Async Processor Architecture

The Async Processor is a lightweight dispatch agent that pulls inference requests from message queues and forwards them to the llm-d Router. It uses dispatch gates to regulate dispatch rate based on system metrics, ensuring that the dispatched workloads don't overflow the inference servers.

How It Works

  1. Poll — workers pull requests from one or more message queues.
  2. Gate — before dispatching, each request passes through a dispatch gate that checks whether the system has capacity. If the gate is closed (budget = 0), the request waits.
  3. Dispatch — the worker sends an HTTP request to the llm-d Router with deadline propagation.
  4. Result — on success, results are written back to a queue. On retryable failure (rate limiting, transient errors), the request is re-queued with exponential backoff.

Dispatch Gates

The dispatch gate controls the rate by which the processor sends requests. Each queue can have its own gate, allowing independent dispatch control per workload.

Gate typeBehavior
constantAlways open — no throttling.
redisReads a budget value from a Redis key, allowing external systems to control dispatch rate.
prometheus-saturationQueries Prometheus for model server saturation metrics. Dispatches when saturation is below a configurable threshold.
prometheus-budgetComputes available capacity from downstream metrics.

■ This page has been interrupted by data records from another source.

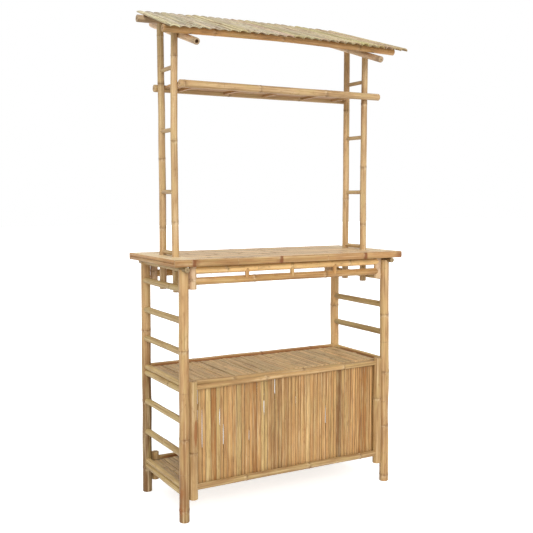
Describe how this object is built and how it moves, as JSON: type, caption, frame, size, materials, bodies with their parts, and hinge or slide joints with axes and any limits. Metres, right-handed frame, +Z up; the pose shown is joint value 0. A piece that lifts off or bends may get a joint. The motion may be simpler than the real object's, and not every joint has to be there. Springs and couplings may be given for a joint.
{
  "type": "tiki bar hut",
  "caption": "Bamboo tiki bar: a counter on ladder-like sides with shelves and a slatted front, and a lift-out upper frame that carries a narrow shelf and a lean-to roof of split bamboo.",
  "frame": {"origin": "on the floor at the middle of the four legs", "axes": "+Z up, +X along the counter to the right as seen from the slatted front, +Y from the slatted front towards the open back"},
  "size_m": [1.1425, 0.5175, 2.1201],
  "materials": {
    "bamboo_pole": "satin",
    "bamboo_rung": "satin",
    "counter_board": "satin",
    "bamboo_edge": "satin",
    "bamboo_slat": "matte",
    "shelf_slat": "matte",
    "roof_slat": "matte"
  },
  "bodies": {
    "root": {"leg_front_left": "bamboo_pole", "leg_front_right": "bamboo_pole", "leg_rear_left": "bamboo_pole", "leg_rear_right": "bamboo_pole", "side_top_rail_left": "bamboo_rung", "side_top_rail_right": "bamboo_rung", "side_rung_left_1": "bamboo_rung", "side_rung_left_2": "bamboo_rung", "side_rung_left_3": "bamboo_rung", "side_rung_left_4": "bamboo_rung", "side_rung_left_5": "bamboo_rung", "side_rung_left_6": "bamboo_rung", "side_rung_left_7": "bamboo_rung", "side_rung_right_1": "bamboo_rung", "side_rung_right_2": "bamboo_rung", "side_rung_right_3": "bamboo_rung", "side_rung_right_4": "bamboo_rung", "side_rung_right_5": "bamboo_rung", "side_rung_right_6": "bamboo_rung", "side_rung_right_7": "bamboo_rung", "upper_ladder_left": "bamboo_pole", "upper_ladder_right": "bamboo_pole", "counter_deck": "counter_board", "counter_end_board_left": "counter_board", "counter_end_board_right": "counter_board", "counter_front_edge": "bamboo_edge", "counter_rear_edge": "bamboo_edge", "apron_stub_front_left": "bamboo_pole", "apron_stub_front_right": "bamboo_pole", "apron_stub_rear_left": "bamboo_pole", "apron_stub_rear_right": "bamboo_pole", "apron_lattice_front": "bamboo_edge", "apron_lattice_rear": "bamboo_edge", "panel_post_left": "bamboo_pole", "panel_post_right": "bamboo_pole", "panel_top_rail": "bamboo_pole", "panel_bottom_rail": "bamboo_pole", "panel_slat_mat": "bamboo_slat", "middle_shelf_side_rail_left": "bamboo_rung", "middle_shelf_side_rail_right": "bamboo_rung", "middle_shelf_deck": "shelf_slat", "middle_shelf_front_rail": "bamboo_pole", "middle_shelf_rear_rail": "bamboo_pole", "bottom_shelf_side_rail_left": "bamboo_rung", "bottom_shelf_side_rail_right": "bamboo_rung", "bottom_shelf_deck": "shelf_slat", "bottom_shelf_rear_rail": "bamboo_pole", "bottom_shelf_rear_stub_left": "bamboo_pole", "bottom_shelf_rear_stub_right": "bamboo_pole", "upper_shelf_front_rail": "bamboo_pole", "upper_shelf_rear_rail": "bamboo_pole", "upper_shelf_deck": "shelf_slat", "rafter_left": "bamboo_pole", "rafter_right": "bamboo_pole", "purlin_front": "bamboo_edge", "purlin_rear": "bamboo_edge", "roof_slats": "roof_slat"}
  },
  "joints": []
}
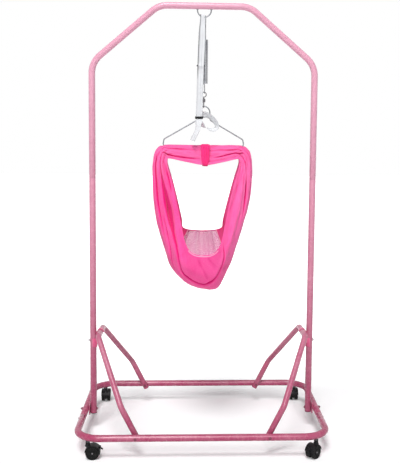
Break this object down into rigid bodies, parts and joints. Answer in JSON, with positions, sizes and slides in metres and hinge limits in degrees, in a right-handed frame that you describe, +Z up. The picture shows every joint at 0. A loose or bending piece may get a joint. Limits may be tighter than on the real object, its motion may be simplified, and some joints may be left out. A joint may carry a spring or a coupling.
{
  "type": "hanging baby cradle",
  "caption": "Tube stand on casters with a rounded rectangular base, bent braces and a tall hoop; a coil spring, swivel and wire hanger carry a cloth sling seat beside a safety strap.",
  "frame": {"origin": "on the floor, under the middle of the stand", "axes": "+X to the right along the wide side, +Y to the back, +Z up"},
  "size_m": [0.962, 0.678, 1.6736],
  "materials": {
    "pink_paint": "gloss",
    "bare_wire": "satin",
    "zinc_steel": "satin",
    "black_plastic": "satin",
    "webbing": "matte",
    "sling_fabric": "matte",
    "net_fabric": "matte"
  },
  "bodies": {
    "stand": {"top_arch": "pink_paint", "left_upright": "pink_paint", "right_upright": "pink_paint", "base_front_rail": "pink_paint", "base_rear_rail": "pink_paint", "left_brace": "pink_paint", "right_brace": "pink_paint", "left_foot_spacer": "pink_paint", "right_foot_spacer": "pink_paint", "left_brace_clip": "pink_paint", "right_brace_clip": "pink_paint", "left_brace_clip_bolt": "zinc_steel", "right_brace_clip_bolt": "zinc_steel", "left_upright_foot_bolt": "zinc_steel", "right_upright_foot_bolt": "zinc_steel", "left_front_brace_bolt": "zinc_steel", "right_front_brace_bolt": "zinc_steel", "left_rear_brace_bolt": "zinc_steel", "right_rear_brace_bolt": "zinc_steel", "left_base_seam_screw": "zinc_steel", "right_base_seam_screw": "zinc_steel", "left_upright_plug": "black_plastic", "right_upright_plug": "black_plastic", "hanging_ring": "bare_wire", "front_left_caster_stem": "zinc_steel", "front_right_caster_stem": "zinc_steel", "rear_left_caster_stem": "zinc_steel", "rear_right_caster_stem": "zinc_steel"},
    "spring_unit": {"coil_spring": "bare_wire", "safety_strap": "webbing", "strap_slider": "black_plastic"},
    "swivel_top": {"swivel_eye": "zinc_steel"},
    "swivel_bottom": {"swivel_hook": "zinc_steel"},
    "sling": {"hanger_frame": "bare_wire", "sling_cloth": "sling_fabric", "net_window": "net_fabric", "sling_tie": "sling_fabric", "strap_buckle": "black_plastic", "strap_loop": "webbing", "strap_tail": "webbing"},
    "front_left_caster": {"front_left_caster_housing": "black_plastic", "front_left_caster_axle": "zinc_steel"},
    "front_left_left_wheel": {"front_left_caster_left_wheel": "black_plastic"},
    "front_left_right_wheel": {"front_left_caster_right_wheel": "black_plastic"},
    "front_left_pedal": {"front_left_brake_pedal": "black_plastic"},
    "front_right_caster": {"front_right_caster_housing": "black_plastic", "front_right_caster_axle": "zinc_steel"},
    "front_right_left_wheel": {"front_right_caster_left_wheel": "black_plastic"},
    "front_right_right_wheel": {"front_right_caster_right_wheel": "black_plastic"},
    "front_right_pedal": {"front_right_brake_pedal": "black_plastic"},
    "rear_left_caster": {"rear_left_caster_housing": "black_plastic", "rear_left_caster_axle": "zinc_steel"},
    "rear_left_left_wheel": {"rear_left_caster_left_wheel": "black_plastic"},
    "rear_left_right_wheel": {"rear_left_caster_right_wheel": "black_plastic"},
    "rear_right_caster": {"rear_right_caster_housing": "black_plastic", "rear_right_caster_axle": "zinc_steel"},
    "rear_right_left_wheel": {"rear_right_caster_left_wheel": "black_plastic"},
    "rear_right_right_wheel": {"rear_right_caster_right_wheel": "black_plastic"}
  },
  "joints": [
    {"name": "rock", "type": "hinge", "parent": "stand", "child": "spring_unit", "pos_m": [0, 0, 1.6195], "axis": [1, 0, 0], "range_deg": [-20, 20]},
    {"name": "bounce", "type": "slide", "parent": "spring_unit", "child": "swivel_top", "axis": [0, 0, -1], "range_m": [0, 0.08], "stiffness_N_per_m": 1000, "springref_m": -0.03, "deforming": ["coil_spring", "safety_strap"]},
    {"name": "turn", "type": "hinge", "parent": "swivel_top", "child": "swivel_bottom", "pos_m": [0, 0, 1.304], "axis": [0, 0, 1], "range_deg": [-30, 30]},
    {"name": "sway", "type": "hinge", "parent": "swivel_bottom", "child": "sling", "pos_m": [0, 0, 1.2804], "axis": [0, 1, 0], "range_deg": [-12, 12]},
    {"name": "front_left_swivel", "type": "hinge", "parent": "stand", "child": "front_left_caster", "pos_m": [-0.415, -0.29294, 0.05], "axis": [0, 0, 1], "continuous": true},
    {"name": "front_left_left_roll", "type": "hinge", "parent": "front_left_caster", "child": "front_left_left_wheel", "pos_m": [-0.397, -0.29294, 0.02452], "axis": [0, 1, 0], "continuous": true},
    {"name": "front_left_right_roll", "type": "hinge", "parent": "front_left_caster", "child": "front_left_right_wheel", "pos_m": [-0.397, -0.29294, 0.02452], "axis": [0, 1, 0], "continuous": true},
    {"name": "front_left_brake", "type": "hinge", "parent": "front_left_caster", "child": "front_left_pedal", "pos_m": [-0.37161, -0.29294, 0.0423], "axis": [0, 1, 0], "range_deg": [0, 20]},
    {"name": "front_right_swivel", "type": "hinge", "parent": "stand", "child": "front_right_caster", "pos_m": [0.415, -0.29294, 0.05], "axis": [0, 0, 1], "continuous": true},
    {"name": "front_right_left_roll", "type": "hinge", "parent": "front_right_caster", "child": "front_right_left_wheel", "pos_m": [0.40254, -0.30593, 0.02452], "axis": [0.7218, -0.6921, 0], "continuous": true},
    {"name": "front_right_right_roll", "type": "hinge", "parent": "front_right_caster", "child": "front_right_right_wheel", "pos_m": [0.40254, -0.30593, 0.02452], "axis": [0.7218, -0.6921, 0], "continuous": true},
    {"name": "front_right_brake", "type": "hinge", "parent": "front_right_caster", "child": "front_right_pedal", "pos_m": [0.38497, -0.32426, 0.0423], "axis": [0.7218, -0.6921, 0], "range_deg": [0, 20]},
    {"name": "rear_left_swivel", "type": "hinge", "parent": "stand", "child": "rear_left_caster", "pos_m": [-0.415, 0.29294, 0.05], "axis": [0, 0, 1], "continuous": true},
    {"name": "rear_left_left_roll", "type": "hinge", "parent": "rear_left_caster", "child": "rear_left_left_wheel", "pos_m": [-0.415, 0.31094, 0.02452], "axis": [-1, 0, 0], "continuous": true},
    {"name": "rear_left_right_roll", "type": "hinge", "parent": "rear_left_caster", "child": "rear_left_right_wheel", "pos_m": [-0.415, 0.31094, 0.02452], "axis": [-1, 0, 0], "continuous": true},
    {"name": "rear_right_swivel", "type": "hinge", "parent": "stand", "child": "rear_right_caster", "pos_m": [0.415, 0.29294, 0.05], "axis": [0, 0, 1], "continuous": true},
    {"name": "rear_right_left_roll", "type": "hinge", "parent": "rear_right_caster", "child": "rear_right_left_wheel", "pos_m": [0.415, 0.31094, 0.02452], "axis": [-1, 0, 0], "continuous": true},
    {"name": "rear_right_right_roll", "type": "hinge", "parent": "rear_right_caster", "child": "rear_right_right_wheel", "pos_m": [0.415, 0.31094, 0.02452], "axis": [-1, 0, 0], "continuous": true}
  ]
}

Message Queue Integrations

ImplementationCharacteristics
Redis Sorted SetPersisted, priority-ordered by deadline. Supports per-queue gate configuration.
Redis Pub/SubEphemeral, fan-out delivery. Single global gate.
GCP Pub/SubCloud-native, scalable. Supports per-subscription gating.

Concurrency and Retries

  • Worker pool — configurable number of concurrent workers (default 8) process requests in parallel.
  • Deadline enforcement — each request carries a deadline from the queue message. Workers abandon requests that cannot complete before their deadline.
  • Exponential backoff — retryable failures are re-queued with backoff (base 2s, max 60s, with jitter). Fatal errors (bad payload, unrecoverable failures) are not retried.

Observability

Prometheus metrics include request totals, success/failure counts, retry counts, deadline-exceeded counts, shedded request counts, and request latency histograms.